◆ What you should do
Repeat exactly the stretch of lines from the line containing "scene.py. More parts follow." through the line containing "return knee + kick[0] * part ** kick[1]", both included, and nothing else.

◆ Dataset
....................

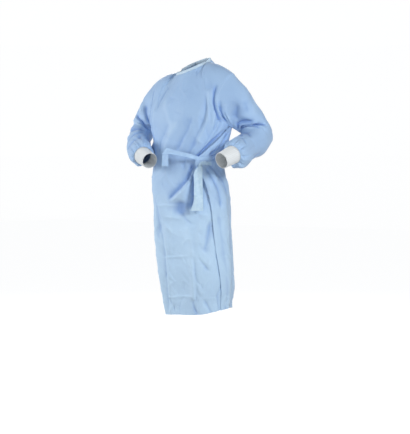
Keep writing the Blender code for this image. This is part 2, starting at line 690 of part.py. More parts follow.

....................

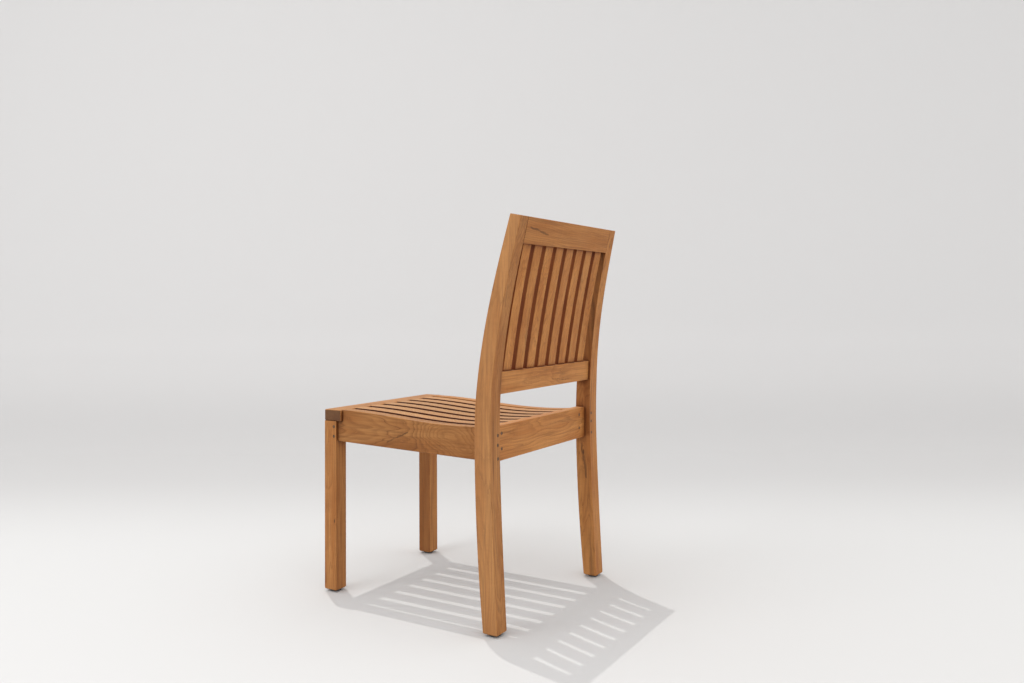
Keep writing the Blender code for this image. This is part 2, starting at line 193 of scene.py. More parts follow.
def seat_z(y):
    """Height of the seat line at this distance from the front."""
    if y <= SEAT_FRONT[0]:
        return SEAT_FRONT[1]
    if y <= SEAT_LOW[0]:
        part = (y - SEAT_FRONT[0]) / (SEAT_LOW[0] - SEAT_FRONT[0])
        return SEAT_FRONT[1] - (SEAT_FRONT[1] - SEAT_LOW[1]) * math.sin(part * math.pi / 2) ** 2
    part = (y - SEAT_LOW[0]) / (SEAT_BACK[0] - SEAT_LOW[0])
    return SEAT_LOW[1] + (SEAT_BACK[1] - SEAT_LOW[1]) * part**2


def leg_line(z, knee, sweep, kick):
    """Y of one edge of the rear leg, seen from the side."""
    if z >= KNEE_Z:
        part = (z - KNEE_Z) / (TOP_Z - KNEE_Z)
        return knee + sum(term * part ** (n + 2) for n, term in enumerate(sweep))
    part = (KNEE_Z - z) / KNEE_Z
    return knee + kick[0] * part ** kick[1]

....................

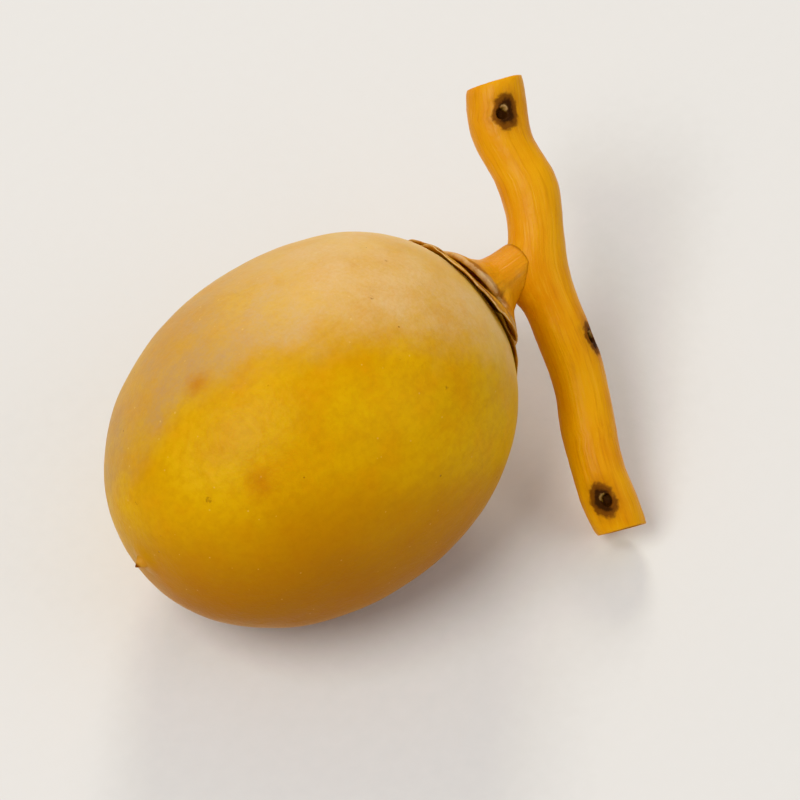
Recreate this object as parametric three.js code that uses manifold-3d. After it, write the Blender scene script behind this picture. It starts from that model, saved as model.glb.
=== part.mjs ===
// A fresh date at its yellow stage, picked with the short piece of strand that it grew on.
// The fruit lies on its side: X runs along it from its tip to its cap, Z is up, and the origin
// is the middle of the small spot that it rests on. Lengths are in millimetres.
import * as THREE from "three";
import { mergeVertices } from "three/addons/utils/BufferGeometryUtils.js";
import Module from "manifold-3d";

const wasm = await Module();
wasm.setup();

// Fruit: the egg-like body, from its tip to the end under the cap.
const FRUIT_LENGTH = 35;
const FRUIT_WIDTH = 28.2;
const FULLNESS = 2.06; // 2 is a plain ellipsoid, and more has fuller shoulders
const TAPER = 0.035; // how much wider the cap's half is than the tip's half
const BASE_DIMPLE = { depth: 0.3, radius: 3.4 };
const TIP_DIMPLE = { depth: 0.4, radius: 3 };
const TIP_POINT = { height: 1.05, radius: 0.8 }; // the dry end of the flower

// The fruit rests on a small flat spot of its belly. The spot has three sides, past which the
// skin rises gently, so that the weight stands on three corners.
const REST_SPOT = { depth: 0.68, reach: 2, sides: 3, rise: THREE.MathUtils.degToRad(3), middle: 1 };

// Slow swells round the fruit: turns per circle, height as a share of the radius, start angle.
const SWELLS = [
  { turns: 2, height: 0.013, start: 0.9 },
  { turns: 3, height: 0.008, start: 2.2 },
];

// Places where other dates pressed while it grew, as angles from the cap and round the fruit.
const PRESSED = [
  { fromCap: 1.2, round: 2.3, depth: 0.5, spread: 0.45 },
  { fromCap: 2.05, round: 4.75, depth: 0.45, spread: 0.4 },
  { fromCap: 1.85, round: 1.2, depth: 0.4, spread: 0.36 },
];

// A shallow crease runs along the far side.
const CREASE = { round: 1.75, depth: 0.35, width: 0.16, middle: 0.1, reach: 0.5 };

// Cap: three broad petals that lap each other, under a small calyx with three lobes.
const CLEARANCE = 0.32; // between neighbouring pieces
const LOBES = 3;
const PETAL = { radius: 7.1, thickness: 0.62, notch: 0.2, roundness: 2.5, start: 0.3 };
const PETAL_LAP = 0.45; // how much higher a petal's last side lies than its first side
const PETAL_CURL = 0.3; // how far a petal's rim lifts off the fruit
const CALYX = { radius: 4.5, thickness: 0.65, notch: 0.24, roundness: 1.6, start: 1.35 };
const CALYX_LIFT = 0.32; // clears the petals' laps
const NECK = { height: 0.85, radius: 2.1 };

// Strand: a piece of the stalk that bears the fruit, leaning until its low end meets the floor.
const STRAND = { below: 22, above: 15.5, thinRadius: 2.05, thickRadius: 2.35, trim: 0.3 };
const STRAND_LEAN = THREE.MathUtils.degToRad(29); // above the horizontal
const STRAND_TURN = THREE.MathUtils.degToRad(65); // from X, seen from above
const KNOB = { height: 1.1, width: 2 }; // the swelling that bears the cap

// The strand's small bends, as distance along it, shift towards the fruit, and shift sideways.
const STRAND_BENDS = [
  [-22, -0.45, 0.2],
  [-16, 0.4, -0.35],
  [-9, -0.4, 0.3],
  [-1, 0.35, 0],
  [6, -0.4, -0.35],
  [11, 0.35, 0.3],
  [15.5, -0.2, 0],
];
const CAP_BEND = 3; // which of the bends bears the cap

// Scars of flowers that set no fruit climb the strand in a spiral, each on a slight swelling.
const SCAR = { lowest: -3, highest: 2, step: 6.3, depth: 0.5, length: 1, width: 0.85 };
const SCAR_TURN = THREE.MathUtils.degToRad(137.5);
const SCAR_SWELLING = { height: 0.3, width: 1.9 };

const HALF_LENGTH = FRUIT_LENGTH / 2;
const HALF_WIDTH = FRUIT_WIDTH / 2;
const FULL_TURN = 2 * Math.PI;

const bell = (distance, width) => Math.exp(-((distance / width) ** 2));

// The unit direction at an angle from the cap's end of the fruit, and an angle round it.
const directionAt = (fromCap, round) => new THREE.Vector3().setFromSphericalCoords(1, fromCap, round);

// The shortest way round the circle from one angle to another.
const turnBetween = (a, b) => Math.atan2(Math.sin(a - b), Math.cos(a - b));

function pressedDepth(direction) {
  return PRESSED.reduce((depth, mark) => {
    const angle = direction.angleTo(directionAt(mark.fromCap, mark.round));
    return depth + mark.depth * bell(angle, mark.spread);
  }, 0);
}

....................

◆ Exercise response
Keep writing the Blender code for this image. This is part 2, starting at line 193 of scene.py. More parts follow.
def seat_z(y):
    """Height of the seat line at this distance from the front."""
    if y <= SEAT_FRONT[0]:
        return SEAT_FRONT[1]
    if y <= SEAT_LOW[0]:
        part = (y - SEAT_FRONT[0]) / (SEAT_LOW[0] - SEAT_FRONT[0])
        return SEAT_FRONT[1] - (SEAT_FRONT[1] - SEAT_LOW[1]) * math.sin(part * math.pi / 2) ** 2
    part = (y - SEAT_LOW[0]) / (SEAT_BACK[0] - SEAT_LOW[0])
    return SEAT_LOW[1] + (SEAT_BACK[1] - SEAT_LOW[1]) * part**2


def leg_line(z, knee, sweep, kick):
    """Y of one edge of the rear leg, seen from the side."""
    if z >= KNEE_Z:
        part = (z - KNEE_Z) / (TOP_Z - KNEE_Z)
        return knee + sum(term * part ** (n + 2) for n, term in enumerate(sweep))
    part = (KNEE_Z - z) / KNEE_Z
    return knee + kick[0] * part ** kick[1]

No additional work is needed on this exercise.